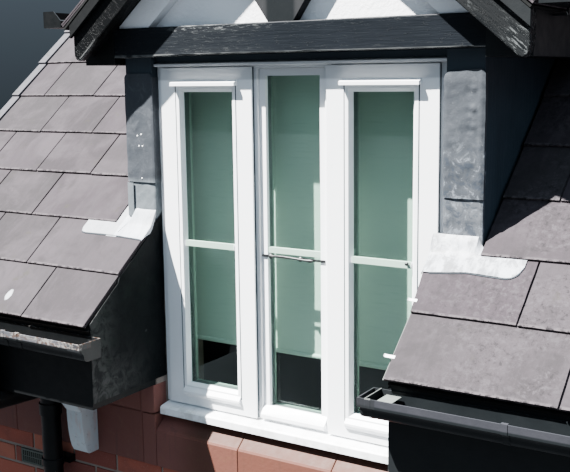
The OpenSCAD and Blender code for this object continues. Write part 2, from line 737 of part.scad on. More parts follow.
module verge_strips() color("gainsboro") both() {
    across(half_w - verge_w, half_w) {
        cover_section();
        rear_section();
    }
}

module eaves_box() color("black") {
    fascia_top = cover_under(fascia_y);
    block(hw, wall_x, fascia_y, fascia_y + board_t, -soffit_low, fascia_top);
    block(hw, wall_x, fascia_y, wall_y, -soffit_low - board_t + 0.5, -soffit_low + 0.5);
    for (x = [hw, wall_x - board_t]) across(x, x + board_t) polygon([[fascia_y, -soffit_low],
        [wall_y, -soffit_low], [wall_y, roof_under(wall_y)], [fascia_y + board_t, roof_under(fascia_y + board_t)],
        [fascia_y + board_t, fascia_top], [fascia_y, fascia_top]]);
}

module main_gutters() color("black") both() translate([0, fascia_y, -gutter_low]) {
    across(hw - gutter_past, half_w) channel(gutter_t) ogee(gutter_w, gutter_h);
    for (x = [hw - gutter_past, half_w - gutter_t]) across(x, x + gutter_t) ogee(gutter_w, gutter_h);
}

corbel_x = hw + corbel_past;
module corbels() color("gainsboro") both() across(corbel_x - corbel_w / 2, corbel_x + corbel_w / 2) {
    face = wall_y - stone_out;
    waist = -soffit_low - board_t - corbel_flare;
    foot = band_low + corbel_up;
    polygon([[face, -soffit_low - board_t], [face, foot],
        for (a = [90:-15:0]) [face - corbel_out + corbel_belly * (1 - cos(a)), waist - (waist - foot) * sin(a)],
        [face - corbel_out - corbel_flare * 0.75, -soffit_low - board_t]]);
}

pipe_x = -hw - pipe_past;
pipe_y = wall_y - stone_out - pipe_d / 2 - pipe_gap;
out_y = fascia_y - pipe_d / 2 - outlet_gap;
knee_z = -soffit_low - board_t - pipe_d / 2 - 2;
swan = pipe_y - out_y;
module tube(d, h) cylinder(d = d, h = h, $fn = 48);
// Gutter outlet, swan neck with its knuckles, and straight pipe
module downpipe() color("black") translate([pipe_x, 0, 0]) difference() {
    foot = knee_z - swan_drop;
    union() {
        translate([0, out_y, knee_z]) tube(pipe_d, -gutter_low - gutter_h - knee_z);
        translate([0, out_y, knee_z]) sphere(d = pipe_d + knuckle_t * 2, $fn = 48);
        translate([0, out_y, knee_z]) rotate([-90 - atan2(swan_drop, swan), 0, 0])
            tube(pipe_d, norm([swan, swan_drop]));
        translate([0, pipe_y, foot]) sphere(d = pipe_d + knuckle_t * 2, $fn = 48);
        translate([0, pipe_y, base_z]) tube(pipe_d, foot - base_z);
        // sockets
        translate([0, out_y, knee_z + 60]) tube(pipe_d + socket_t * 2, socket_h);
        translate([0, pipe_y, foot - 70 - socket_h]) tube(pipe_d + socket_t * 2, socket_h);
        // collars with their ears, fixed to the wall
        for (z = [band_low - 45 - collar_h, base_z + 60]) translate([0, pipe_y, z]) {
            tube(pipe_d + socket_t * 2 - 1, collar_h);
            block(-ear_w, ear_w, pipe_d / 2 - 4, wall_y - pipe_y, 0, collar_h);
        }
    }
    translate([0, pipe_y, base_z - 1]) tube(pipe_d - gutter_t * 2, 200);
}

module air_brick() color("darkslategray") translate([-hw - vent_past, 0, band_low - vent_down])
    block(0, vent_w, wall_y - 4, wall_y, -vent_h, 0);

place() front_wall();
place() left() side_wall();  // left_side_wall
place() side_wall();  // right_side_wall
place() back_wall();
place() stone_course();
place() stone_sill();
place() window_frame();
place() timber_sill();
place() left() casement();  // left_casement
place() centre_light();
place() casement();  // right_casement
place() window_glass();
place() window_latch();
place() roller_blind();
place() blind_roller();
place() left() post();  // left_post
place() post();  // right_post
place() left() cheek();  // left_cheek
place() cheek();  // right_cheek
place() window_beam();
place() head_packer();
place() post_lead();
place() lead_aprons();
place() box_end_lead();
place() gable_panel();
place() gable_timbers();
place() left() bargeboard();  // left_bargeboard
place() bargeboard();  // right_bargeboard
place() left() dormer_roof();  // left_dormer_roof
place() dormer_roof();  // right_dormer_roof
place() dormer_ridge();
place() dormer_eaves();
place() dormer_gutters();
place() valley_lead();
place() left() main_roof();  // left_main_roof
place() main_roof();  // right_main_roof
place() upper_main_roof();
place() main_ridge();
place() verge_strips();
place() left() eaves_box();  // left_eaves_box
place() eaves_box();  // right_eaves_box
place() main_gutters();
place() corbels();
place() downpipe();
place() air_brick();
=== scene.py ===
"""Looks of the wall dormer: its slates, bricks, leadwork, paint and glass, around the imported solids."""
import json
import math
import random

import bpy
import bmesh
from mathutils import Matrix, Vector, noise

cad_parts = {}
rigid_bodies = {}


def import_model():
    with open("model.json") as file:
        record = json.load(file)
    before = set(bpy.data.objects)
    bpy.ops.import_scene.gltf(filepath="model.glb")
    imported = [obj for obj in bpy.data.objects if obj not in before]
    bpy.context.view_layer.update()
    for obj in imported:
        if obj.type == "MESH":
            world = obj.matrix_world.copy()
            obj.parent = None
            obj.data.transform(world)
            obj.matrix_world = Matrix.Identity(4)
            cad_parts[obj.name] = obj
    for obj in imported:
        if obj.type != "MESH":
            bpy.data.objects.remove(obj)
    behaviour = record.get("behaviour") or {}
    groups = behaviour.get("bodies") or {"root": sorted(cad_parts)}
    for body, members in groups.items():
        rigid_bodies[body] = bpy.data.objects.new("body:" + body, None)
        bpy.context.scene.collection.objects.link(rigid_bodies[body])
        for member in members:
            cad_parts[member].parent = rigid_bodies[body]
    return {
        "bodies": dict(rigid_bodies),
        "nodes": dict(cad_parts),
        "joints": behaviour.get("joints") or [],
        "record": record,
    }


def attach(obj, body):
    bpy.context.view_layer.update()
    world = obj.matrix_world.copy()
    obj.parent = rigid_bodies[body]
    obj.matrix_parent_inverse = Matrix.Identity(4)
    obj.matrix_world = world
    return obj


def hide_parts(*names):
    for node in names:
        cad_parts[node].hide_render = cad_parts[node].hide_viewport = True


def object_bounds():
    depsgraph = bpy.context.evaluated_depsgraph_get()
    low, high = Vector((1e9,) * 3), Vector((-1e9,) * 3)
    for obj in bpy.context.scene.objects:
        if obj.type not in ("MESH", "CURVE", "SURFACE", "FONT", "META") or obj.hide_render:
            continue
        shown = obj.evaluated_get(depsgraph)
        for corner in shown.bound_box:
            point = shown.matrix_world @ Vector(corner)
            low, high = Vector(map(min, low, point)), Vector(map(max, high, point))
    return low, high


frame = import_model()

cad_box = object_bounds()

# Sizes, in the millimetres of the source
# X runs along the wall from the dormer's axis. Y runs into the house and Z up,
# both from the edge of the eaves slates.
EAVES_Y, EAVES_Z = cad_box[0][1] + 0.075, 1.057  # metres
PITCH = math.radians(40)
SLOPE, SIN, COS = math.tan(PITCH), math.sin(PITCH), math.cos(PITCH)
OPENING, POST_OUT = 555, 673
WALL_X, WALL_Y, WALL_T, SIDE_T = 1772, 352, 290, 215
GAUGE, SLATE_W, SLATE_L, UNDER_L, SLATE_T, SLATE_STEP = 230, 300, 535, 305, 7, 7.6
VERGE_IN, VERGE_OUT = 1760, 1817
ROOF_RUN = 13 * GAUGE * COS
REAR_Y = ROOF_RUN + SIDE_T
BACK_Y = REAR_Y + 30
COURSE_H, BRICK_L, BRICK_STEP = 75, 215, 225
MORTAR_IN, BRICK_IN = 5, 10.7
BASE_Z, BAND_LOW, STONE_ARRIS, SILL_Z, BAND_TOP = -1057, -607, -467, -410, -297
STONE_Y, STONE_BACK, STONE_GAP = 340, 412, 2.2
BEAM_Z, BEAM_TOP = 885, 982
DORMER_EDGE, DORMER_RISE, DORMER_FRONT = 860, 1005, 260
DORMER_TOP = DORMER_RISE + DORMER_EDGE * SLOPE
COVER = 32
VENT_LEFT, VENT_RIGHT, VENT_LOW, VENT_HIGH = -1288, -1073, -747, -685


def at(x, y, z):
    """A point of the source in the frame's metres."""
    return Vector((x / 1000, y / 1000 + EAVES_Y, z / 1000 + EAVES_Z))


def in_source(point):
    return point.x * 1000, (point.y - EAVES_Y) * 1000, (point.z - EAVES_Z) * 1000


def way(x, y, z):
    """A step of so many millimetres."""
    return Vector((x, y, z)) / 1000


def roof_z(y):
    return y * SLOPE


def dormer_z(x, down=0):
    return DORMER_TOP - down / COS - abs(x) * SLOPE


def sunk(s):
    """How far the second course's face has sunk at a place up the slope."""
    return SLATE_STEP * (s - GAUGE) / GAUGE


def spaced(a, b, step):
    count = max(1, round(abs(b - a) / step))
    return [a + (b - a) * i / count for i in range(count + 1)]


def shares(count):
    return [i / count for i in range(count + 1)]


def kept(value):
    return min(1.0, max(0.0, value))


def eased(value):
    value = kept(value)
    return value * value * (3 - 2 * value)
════
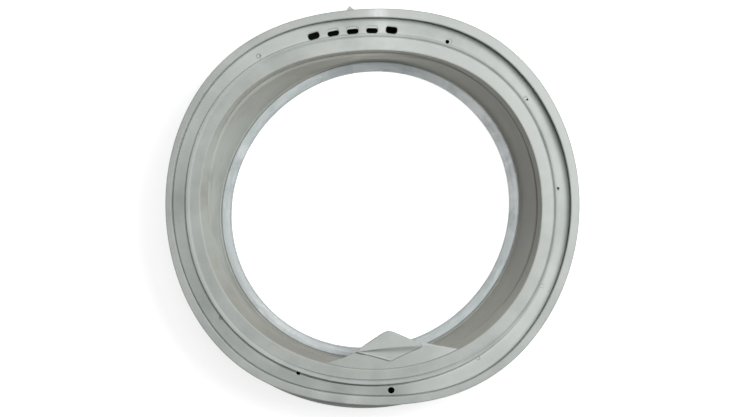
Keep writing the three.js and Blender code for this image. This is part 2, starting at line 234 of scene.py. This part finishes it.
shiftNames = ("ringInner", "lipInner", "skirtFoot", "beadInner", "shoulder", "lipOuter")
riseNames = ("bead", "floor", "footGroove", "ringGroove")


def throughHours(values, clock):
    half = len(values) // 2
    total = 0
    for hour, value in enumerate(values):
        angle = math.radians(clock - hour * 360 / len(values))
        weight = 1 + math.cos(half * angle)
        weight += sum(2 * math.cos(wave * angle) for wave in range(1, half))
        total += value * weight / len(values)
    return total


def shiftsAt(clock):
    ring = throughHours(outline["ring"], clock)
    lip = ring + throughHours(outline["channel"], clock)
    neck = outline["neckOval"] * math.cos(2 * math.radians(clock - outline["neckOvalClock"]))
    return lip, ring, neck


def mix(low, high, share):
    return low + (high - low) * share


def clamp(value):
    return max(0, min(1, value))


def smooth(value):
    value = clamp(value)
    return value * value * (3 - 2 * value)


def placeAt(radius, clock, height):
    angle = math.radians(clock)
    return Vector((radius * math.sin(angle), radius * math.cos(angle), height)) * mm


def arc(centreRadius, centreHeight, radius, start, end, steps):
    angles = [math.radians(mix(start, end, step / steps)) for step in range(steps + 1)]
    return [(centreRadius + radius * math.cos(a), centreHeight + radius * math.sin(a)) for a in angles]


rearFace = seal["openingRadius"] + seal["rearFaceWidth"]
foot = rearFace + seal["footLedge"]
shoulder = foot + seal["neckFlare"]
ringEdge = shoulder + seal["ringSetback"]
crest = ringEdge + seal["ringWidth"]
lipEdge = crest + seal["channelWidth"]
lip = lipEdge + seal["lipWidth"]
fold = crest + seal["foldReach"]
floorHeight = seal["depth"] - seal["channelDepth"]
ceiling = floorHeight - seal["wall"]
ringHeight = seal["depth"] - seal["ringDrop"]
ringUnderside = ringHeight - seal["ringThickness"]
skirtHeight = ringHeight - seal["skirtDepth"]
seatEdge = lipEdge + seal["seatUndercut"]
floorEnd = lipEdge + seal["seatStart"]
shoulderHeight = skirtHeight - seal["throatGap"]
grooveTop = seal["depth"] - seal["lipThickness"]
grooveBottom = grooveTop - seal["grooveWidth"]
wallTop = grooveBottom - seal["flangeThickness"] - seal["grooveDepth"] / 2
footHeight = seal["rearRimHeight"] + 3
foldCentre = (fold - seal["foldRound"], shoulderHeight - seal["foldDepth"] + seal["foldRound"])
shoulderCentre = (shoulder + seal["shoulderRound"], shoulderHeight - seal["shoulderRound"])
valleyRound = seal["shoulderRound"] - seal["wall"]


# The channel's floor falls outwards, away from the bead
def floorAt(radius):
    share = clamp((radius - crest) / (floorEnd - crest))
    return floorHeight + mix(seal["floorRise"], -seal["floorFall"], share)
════
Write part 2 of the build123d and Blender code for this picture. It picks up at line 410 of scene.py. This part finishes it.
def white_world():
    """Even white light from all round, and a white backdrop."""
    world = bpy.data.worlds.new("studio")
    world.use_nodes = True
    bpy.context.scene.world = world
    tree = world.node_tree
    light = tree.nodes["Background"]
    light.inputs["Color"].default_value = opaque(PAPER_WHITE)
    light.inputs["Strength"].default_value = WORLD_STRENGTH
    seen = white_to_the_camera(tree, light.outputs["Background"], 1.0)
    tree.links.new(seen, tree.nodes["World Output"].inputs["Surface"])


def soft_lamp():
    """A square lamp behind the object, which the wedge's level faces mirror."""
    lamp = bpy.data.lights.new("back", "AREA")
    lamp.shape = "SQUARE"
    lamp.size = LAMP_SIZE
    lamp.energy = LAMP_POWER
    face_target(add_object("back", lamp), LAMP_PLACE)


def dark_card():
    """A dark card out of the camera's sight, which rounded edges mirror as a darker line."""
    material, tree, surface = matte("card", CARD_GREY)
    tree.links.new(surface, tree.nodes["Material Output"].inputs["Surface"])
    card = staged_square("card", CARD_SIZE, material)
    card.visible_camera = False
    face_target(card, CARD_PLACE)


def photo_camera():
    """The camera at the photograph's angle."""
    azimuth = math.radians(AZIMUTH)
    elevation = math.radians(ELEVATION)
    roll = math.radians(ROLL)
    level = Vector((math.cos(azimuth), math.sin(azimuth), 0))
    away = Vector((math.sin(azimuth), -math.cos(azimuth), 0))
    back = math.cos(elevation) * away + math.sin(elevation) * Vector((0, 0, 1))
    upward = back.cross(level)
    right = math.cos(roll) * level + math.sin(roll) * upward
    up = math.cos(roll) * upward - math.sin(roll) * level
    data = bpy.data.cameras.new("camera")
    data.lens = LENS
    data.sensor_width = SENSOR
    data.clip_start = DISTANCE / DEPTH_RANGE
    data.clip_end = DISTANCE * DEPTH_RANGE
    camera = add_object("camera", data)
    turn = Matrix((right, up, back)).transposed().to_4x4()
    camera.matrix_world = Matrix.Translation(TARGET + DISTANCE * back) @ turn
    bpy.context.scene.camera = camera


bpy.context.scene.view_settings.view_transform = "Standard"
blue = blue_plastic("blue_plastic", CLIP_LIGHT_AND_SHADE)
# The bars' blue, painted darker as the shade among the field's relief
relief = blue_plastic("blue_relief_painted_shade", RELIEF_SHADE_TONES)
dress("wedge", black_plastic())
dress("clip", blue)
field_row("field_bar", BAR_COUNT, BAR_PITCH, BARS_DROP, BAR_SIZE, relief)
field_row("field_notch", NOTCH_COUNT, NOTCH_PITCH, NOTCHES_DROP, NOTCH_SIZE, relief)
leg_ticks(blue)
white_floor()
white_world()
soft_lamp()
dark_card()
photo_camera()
════
Required task ▸
Copy exactly the lines from the line with "record = json.load(file)" up to and including the line with "cad_parts[obj.name] = obj", and no other lines.

The response ▸
        record = json.load(file)
    before = set(bpy.data.objects)
    bpy.ops.import_scene.gltf(filepath="model.glb")
    imported = [obj for obj in bpy.data.objects if obj not in before]
    bpy.context.view_layer.update()
    for obj in imported:
        if obj.type == "MESH":
            world = obj.matrix_world.copy()
            obj.parent = None
            obj.data.transform(world)
            obj.matrix_world = Matrix.Identity(4)
            cad_parts[obj.name] = obj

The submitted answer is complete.